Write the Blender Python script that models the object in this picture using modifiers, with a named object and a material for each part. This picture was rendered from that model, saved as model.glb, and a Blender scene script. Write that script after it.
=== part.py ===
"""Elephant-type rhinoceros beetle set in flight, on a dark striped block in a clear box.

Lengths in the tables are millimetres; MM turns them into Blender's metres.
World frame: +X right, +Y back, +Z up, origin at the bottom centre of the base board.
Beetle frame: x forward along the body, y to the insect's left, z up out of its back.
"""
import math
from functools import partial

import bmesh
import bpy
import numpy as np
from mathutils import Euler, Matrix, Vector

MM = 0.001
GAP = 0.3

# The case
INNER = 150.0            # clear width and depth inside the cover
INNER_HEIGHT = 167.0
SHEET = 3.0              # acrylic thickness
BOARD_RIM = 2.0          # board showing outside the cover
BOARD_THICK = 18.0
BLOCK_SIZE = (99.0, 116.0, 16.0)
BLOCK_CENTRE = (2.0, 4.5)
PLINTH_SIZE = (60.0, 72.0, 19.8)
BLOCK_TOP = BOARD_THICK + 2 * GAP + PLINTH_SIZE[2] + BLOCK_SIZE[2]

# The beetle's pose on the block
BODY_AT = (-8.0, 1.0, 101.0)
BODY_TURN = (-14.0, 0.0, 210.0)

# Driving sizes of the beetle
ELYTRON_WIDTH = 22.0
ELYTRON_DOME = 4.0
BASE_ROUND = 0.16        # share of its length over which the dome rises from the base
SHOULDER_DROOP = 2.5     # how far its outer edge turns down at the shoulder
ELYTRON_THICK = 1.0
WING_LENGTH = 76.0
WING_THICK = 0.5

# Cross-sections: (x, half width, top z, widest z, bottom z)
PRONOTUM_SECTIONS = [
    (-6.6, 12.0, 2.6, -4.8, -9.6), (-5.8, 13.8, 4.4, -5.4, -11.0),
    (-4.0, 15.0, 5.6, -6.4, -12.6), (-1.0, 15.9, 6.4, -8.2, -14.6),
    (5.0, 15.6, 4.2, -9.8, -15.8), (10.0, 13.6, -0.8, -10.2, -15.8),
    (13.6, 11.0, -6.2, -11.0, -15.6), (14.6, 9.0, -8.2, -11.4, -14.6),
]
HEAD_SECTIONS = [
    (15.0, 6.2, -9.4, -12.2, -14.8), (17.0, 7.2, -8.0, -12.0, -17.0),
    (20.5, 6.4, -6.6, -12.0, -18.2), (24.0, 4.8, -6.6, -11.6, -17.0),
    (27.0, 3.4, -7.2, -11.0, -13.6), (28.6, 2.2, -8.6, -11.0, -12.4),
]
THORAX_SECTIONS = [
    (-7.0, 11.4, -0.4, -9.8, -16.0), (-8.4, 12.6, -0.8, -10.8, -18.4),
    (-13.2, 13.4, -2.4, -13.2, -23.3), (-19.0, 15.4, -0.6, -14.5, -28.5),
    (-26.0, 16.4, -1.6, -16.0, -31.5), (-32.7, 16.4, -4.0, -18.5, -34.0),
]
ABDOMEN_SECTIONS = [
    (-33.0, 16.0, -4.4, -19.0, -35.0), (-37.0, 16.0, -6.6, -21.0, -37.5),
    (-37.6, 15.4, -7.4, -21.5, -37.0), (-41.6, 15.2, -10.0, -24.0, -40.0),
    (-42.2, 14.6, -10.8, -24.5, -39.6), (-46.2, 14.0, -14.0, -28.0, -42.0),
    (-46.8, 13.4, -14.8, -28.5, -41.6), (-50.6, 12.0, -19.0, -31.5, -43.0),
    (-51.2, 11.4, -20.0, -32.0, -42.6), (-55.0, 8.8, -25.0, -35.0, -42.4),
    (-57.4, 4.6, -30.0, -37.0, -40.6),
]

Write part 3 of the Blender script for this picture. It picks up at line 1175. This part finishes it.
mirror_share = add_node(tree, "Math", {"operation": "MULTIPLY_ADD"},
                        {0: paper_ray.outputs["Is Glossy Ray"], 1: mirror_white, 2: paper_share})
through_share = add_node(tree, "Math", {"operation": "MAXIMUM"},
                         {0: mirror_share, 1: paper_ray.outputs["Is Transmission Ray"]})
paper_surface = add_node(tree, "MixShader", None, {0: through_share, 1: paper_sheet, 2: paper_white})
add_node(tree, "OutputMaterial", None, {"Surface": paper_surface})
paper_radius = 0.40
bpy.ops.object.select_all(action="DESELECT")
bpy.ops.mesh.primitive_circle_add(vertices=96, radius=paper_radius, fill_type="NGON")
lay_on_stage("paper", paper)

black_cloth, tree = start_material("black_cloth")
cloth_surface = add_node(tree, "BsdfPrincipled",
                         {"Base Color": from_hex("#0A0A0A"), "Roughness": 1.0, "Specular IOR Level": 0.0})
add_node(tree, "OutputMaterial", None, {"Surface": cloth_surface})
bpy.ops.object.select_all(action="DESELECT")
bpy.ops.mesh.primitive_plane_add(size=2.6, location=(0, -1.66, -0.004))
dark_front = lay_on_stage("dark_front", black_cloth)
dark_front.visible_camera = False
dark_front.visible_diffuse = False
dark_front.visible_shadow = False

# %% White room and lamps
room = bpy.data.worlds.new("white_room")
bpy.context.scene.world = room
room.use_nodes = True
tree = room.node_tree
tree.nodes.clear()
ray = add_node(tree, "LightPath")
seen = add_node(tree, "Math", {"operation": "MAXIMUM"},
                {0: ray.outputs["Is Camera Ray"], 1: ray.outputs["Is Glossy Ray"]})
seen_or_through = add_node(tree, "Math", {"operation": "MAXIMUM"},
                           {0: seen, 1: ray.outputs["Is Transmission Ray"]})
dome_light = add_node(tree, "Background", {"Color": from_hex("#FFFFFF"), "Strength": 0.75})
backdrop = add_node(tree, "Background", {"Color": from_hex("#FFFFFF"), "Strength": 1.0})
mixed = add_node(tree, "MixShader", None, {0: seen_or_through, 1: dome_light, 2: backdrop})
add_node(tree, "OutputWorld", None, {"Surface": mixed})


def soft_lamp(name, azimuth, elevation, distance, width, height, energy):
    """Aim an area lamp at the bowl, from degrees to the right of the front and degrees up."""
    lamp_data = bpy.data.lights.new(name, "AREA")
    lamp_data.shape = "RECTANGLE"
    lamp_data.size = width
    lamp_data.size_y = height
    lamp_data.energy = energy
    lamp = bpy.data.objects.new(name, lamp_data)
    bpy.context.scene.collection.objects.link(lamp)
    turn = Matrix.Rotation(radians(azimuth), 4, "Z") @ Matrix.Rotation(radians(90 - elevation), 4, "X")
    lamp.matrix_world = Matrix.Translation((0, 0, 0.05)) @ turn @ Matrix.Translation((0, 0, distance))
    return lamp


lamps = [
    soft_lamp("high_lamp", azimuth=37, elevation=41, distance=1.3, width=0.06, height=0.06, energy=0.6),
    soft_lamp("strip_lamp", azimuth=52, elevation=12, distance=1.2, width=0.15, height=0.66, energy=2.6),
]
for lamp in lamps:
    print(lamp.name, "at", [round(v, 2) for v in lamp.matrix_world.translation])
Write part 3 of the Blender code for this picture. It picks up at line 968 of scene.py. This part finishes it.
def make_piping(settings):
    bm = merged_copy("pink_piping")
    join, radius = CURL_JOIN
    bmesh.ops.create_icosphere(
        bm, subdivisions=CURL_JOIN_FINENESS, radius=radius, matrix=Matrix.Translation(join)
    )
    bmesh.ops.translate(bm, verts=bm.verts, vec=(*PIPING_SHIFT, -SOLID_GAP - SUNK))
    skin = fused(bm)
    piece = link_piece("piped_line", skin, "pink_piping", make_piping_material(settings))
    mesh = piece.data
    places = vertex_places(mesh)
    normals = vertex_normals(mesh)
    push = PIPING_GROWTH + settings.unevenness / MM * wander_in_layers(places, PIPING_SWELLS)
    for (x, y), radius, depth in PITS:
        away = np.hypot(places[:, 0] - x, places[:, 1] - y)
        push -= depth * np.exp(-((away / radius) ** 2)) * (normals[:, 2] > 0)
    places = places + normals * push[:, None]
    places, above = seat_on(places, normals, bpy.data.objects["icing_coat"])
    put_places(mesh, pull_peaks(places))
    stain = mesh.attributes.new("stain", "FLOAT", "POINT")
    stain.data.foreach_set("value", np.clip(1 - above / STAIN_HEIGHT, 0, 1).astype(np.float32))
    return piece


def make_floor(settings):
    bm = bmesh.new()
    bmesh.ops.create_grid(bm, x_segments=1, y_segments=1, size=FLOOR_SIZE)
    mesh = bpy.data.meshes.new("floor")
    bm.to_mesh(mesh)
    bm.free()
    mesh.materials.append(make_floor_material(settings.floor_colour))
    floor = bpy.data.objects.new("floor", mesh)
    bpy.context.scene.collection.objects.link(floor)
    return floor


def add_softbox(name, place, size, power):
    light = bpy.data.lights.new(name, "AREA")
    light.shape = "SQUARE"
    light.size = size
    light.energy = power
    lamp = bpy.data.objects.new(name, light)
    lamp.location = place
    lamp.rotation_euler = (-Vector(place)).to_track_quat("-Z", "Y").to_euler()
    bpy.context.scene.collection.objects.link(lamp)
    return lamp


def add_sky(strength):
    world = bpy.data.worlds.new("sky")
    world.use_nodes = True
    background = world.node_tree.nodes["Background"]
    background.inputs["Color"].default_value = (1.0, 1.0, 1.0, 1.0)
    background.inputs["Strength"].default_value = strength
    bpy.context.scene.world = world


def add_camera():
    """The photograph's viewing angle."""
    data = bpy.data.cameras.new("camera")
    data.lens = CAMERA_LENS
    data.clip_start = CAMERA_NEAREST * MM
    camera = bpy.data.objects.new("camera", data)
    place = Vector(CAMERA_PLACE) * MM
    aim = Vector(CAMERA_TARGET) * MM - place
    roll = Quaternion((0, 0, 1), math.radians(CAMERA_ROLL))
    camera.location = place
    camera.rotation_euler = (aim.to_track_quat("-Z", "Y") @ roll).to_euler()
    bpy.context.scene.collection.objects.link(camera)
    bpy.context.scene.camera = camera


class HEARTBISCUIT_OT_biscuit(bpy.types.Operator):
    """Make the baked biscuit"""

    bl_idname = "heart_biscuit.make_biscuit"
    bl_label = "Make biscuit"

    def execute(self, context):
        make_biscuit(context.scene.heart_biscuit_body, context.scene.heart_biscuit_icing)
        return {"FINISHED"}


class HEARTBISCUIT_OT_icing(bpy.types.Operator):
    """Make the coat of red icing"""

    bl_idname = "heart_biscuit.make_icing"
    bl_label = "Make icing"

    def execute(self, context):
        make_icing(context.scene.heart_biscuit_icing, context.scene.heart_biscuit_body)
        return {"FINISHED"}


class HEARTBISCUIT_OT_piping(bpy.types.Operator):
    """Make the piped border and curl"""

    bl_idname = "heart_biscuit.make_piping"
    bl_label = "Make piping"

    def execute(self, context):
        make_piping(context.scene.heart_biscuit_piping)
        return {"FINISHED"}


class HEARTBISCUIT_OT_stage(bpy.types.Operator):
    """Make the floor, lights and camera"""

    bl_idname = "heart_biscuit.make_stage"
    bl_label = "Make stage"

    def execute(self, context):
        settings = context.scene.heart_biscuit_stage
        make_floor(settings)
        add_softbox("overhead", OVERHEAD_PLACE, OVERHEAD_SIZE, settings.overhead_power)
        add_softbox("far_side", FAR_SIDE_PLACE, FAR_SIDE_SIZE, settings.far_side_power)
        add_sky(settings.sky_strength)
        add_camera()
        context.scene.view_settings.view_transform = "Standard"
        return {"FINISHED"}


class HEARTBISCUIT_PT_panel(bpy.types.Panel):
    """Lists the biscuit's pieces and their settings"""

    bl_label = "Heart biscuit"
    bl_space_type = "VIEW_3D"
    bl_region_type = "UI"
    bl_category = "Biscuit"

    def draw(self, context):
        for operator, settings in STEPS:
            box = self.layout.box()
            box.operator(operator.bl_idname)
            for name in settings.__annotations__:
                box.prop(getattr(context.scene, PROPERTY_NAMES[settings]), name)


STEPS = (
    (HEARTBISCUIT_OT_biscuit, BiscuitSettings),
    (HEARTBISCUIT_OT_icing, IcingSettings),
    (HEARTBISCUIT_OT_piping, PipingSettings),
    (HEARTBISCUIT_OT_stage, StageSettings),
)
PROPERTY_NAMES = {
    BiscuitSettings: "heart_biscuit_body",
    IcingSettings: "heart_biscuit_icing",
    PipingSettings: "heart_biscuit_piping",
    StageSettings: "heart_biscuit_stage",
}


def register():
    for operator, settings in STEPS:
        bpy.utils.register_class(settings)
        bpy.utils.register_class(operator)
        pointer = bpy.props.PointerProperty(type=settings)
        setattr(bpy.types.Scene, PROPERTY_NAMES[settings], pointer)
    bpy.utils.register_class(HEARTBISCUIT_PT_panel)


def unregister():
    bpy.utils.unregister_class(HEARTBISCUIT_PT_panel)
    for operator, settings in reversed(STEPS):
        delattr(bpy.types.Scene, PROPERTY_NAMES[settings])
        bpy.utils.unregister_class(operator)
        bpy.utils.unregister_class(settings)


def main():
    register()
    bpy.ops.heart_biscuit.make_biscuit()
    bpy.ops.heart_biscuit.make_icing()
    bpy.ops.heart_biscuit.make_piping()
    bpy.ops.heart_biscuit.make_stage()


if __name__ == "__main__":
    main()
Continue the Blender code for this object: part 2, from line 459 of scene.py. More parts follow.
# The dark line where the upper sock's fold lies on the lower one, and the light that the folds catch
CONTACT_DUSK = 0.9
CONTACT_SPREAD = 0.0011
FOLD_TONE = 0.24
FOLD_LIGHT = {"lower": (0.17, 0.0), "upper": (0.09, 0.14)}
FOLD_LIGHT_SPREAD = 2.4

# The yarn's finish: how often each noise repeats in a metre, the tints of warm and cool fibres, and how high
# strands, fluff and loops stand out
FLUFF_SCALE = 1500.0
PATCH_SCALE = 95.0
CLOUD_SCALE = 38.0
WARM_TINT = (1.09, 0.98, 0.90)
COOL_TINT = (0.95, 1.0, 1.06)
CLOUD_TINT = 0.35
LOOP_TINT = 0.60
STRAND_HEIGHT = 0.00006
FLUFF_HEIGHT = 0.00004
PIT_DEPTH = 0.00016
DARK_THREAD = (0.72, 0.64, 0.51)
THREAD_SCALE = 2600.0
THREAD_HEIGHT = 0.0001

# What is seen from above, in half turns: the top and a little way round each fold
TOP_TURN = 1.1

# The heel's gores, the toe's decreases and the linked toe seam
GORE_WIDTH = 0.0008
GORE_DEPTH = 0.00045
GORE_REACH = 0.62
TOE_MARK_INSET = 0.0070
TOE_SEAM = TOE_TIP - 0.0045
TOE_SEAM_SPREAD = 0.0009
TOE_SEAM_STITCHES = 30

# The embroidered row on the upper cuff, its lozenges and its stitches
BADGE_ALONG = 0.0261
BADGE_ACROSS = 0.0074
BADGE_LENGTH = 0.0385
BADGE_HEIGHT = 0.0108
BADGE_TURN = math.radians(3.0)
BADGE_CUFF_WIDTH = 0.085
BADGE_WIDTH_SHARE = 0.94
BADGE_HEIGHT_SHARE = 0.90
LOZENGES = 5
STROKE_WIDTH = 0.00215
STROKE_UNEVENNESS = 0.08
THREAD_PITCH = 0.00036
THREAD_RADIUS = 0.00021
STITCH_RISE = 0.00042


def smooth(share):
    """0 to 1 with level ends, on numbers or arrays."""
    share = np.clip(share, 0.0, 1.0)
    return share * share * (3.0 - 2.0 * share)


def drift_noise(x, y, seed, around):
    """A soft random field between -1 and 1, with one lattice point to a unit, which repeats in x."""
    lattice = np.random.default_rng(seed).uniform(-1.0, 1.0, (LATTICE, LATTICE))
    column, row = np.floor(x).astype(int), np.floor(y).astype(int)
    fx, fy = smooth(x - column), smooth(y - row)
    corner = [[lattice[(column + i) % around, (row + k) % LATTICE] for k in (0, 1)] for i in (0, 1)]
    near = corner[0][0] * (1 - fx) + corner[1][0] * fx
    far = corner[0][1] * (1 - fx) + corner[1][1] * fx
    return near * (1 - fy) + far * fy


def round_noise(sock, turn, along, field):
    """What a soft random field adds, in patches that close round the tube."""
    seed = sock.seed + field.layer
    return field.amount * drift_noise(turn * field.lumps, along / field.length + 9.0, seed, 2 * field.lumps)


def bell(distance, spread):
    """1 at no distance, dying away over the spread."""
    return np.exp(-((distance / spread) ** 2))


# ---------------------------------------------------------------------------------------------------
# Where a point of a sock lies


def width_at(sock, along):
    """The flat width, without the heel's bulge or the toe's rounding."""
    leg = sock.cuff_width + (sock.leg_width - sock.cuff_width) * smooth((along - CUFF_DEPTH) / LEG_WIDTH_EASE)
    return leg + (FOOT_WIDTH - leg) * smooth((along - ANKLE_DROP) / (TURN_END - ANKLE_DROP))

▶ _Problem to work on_
Print, without alteration, the lines from the line with "Continue the Blender" to the line with "FOLD_LIGHT_SPREAD = 2.4". Include both of them, and omit every other line.

▶ _Output for this task_
Continue the Blender code for this object: part 2, from line 459 of scene.py. More parts follow.
# The dark line where the upper sock's fold lies on the lower one, and the light that the folds catch
CONTACT_DUSK = 0.9
CONTACT_SPREAD = 0.0011
FOLD_TONE = 0.24
FOLD_LIGHT = {"lower": (0.17, 0.0), "upper": (0.09, 0.14)}
FOLD_LIGHT_SPREAD = 2.4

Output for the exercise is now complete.